AIM: Repeat all of the data precisely.
• • • • • • •
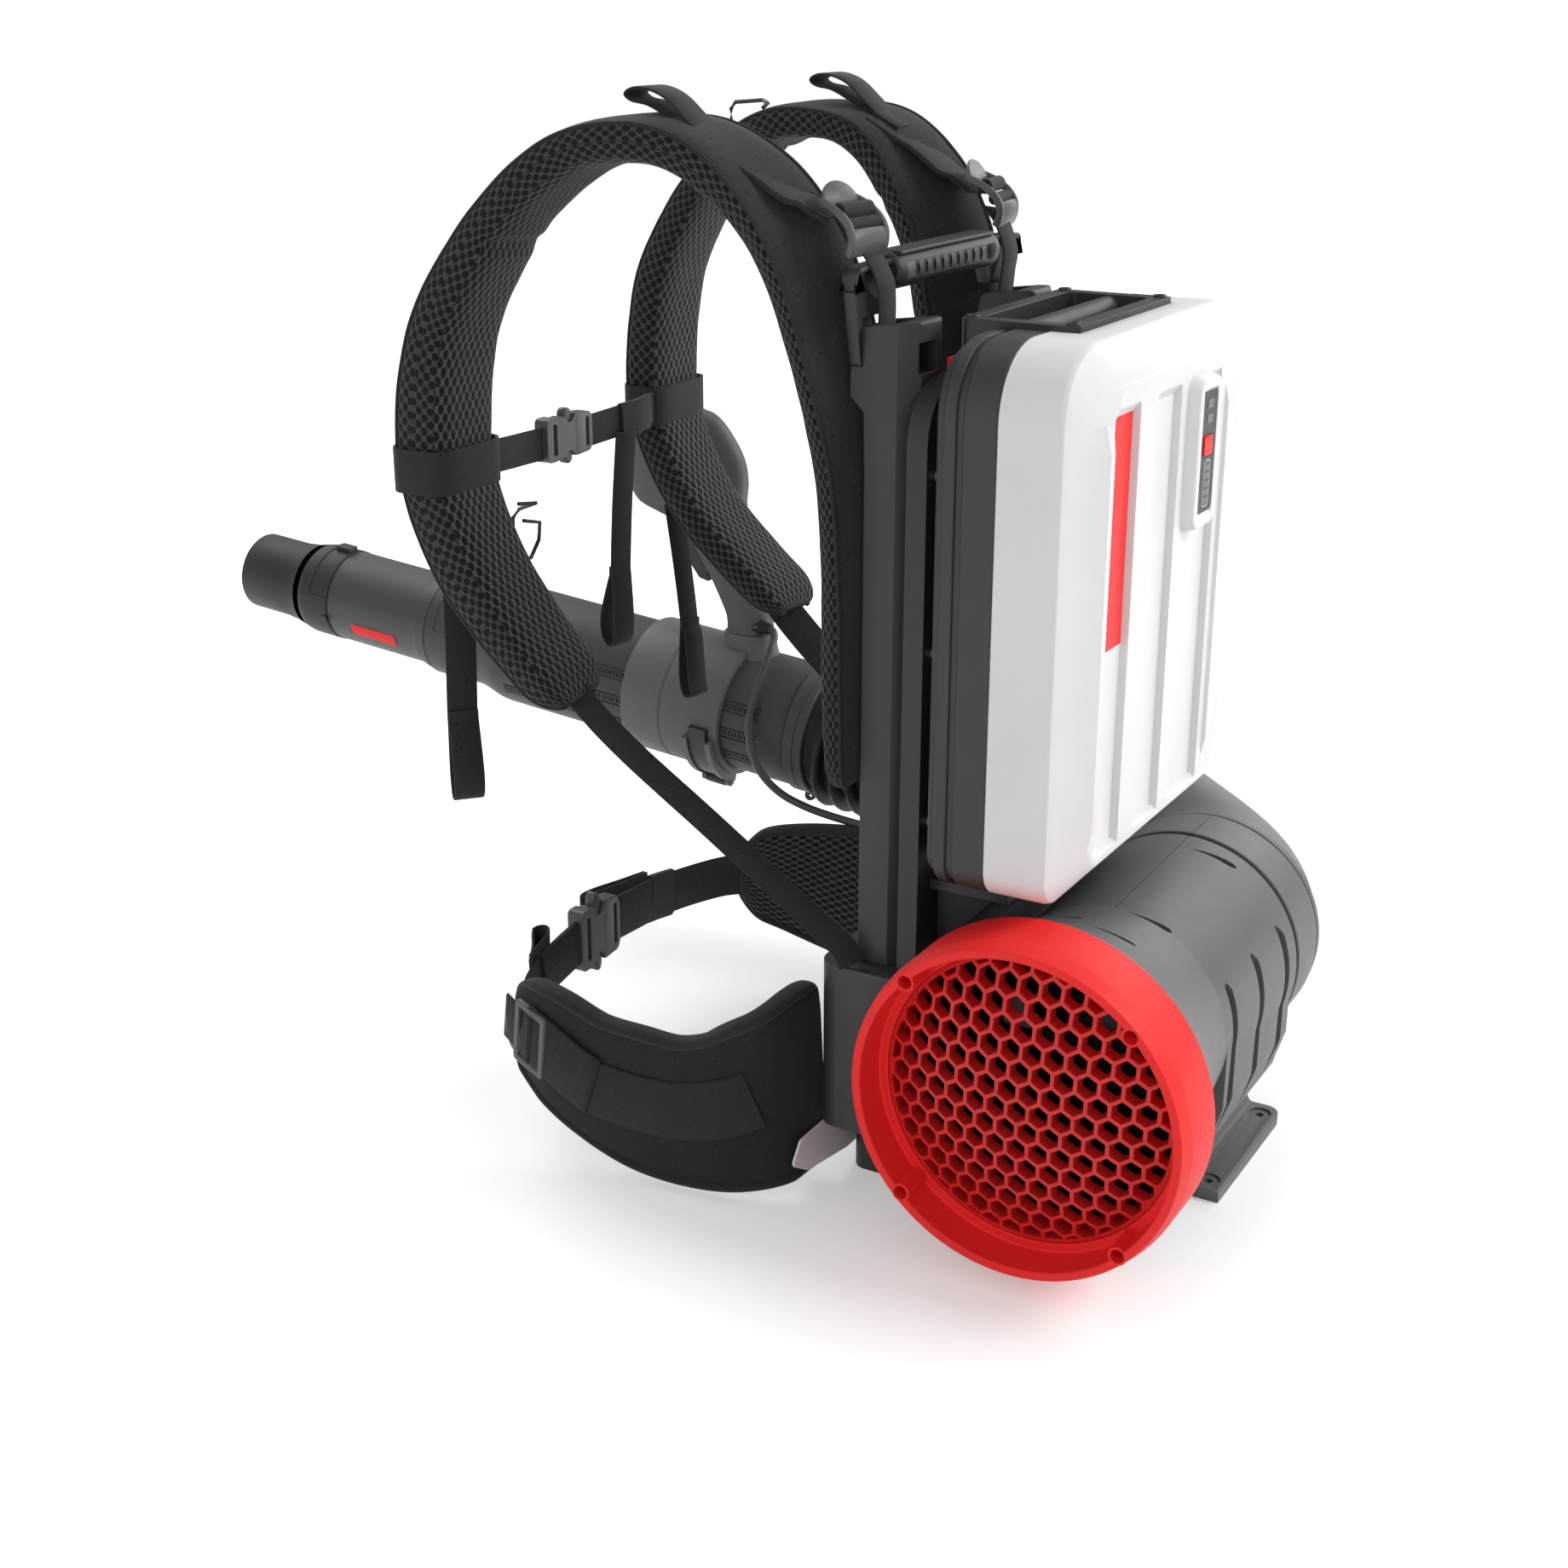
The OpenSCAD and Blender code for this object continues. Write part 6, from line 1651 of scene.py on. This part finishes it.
PAD_HALF = 36
LEFT_PAD = [
    (95, 169, 314, 16, 0), (95, 167.5, 345, 18, 4), (95, 167, 400, 20, 8), (95, 166, 460, 20, 12),
    (97, 168, 525, 19, 15), (99, 174.5, 569.5, 19, 18), (103, 183.5, 612.5, 19, 20),
    (109, 198.5, 663.5, 21, 20), (115, 223.5, 706, 25, 16), (121, 261, 735, 29, 8), (125, 300, 745, 30, 2),
    (128, 347.5, 739.5, 30, 0), (132, 384.5, 720, 31, 0), (136, 417, 691, 30, 0), (140, 443, 655, 35, 0),
    (143, 462.5, 620.5, 39, 0), (146, 472, 584, 43, 0), (147, 476.5, 544.5, 45, 0), (147, 475.5, 511, 45, 0),
    (147, 461.5, 468.5, 44, 0), (146, 440, 430.5, 41, 0), (145, 410, 395, 33, 0), (145, 383, 370, 28, 0),
    (144, 367, 356, 15, 0),
]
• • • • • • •
SOLUTION FOR THIS TASK:
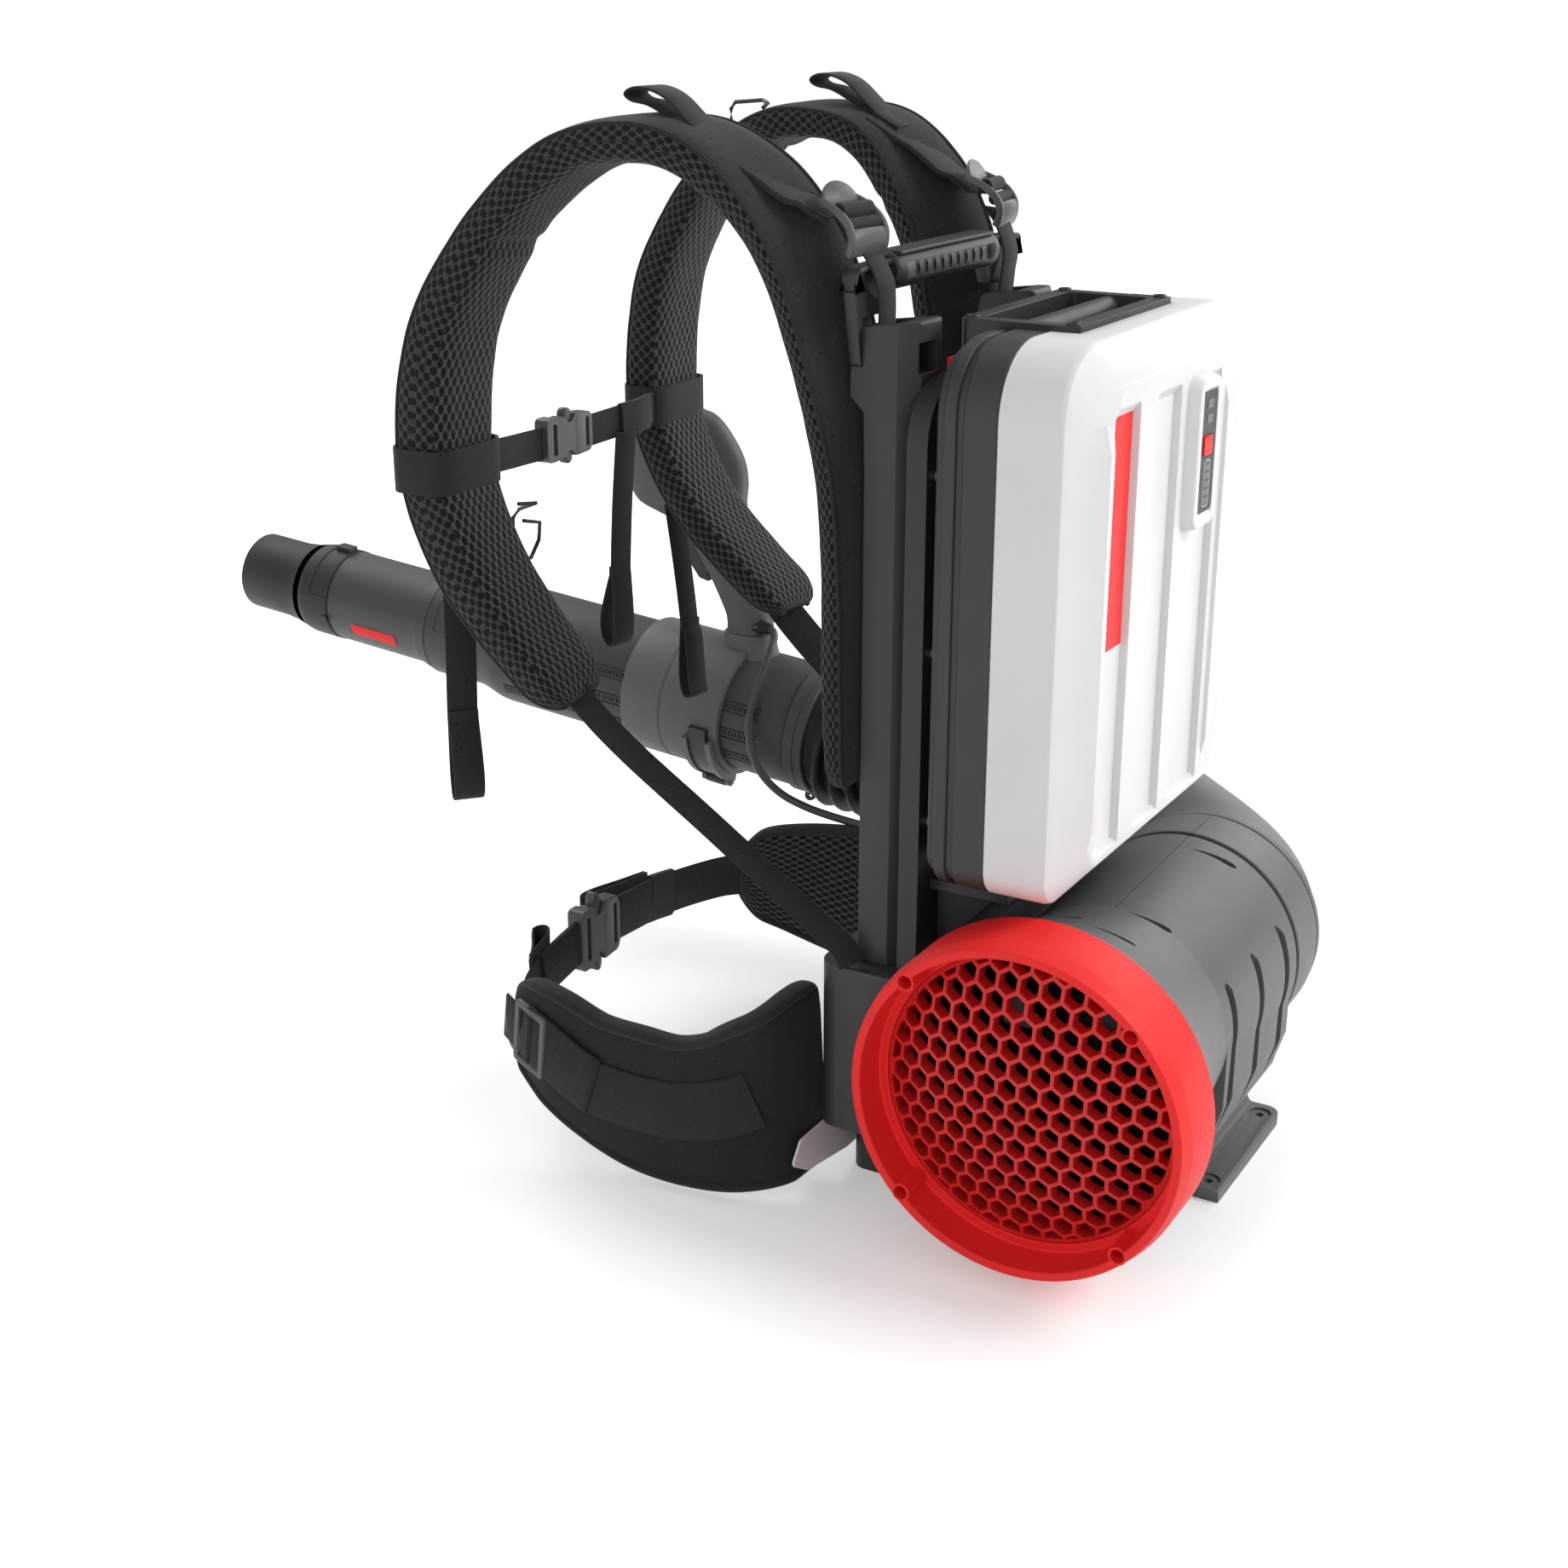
The OpenSCAD and Blender code for this object continues. Write part 6, from line 1651 of scene.py on. This part finishes it.
PAD_HALF = 36
LEFT_PAD = [
    (95, 169, 314, 16, 0), (95, 167.5, 345, 18, 4), (95, 167, 400, 20, 8), (95, 166, 460, 20, 12),
    (97, 168, 525, 19, 15), (99, 174.5, 569.5, 19, 18), (103, 183.5, 612.5, 19, 20),
    (109, 198.5, 663.5, 21, 20), (115, 223.5, 706, 25, 16), (121, 261, 735, 29, 8), (125, 300, 745, 30, 2),
    (128, 347.5, 739.5, 30, 0), (132, 384.5, 720, 31, 0), (136, 417, 691, 30, 0), (140, 443, 655, 35, 0),
    (143, 462.5, 620.5, 39, 0), (146, 472, 584, 43, 0), (147, 476.5, 544.5, 45, 0), (147, 475.5, 511, 45, 0),
    (147, 461.5, 468.5, 44, 0), (146, 440, 430.5, 41, 0), (145, 410, 395, 33, 0), (145, 383, 370, 28, 0),
    (144, 367, 356, 15, 0),
]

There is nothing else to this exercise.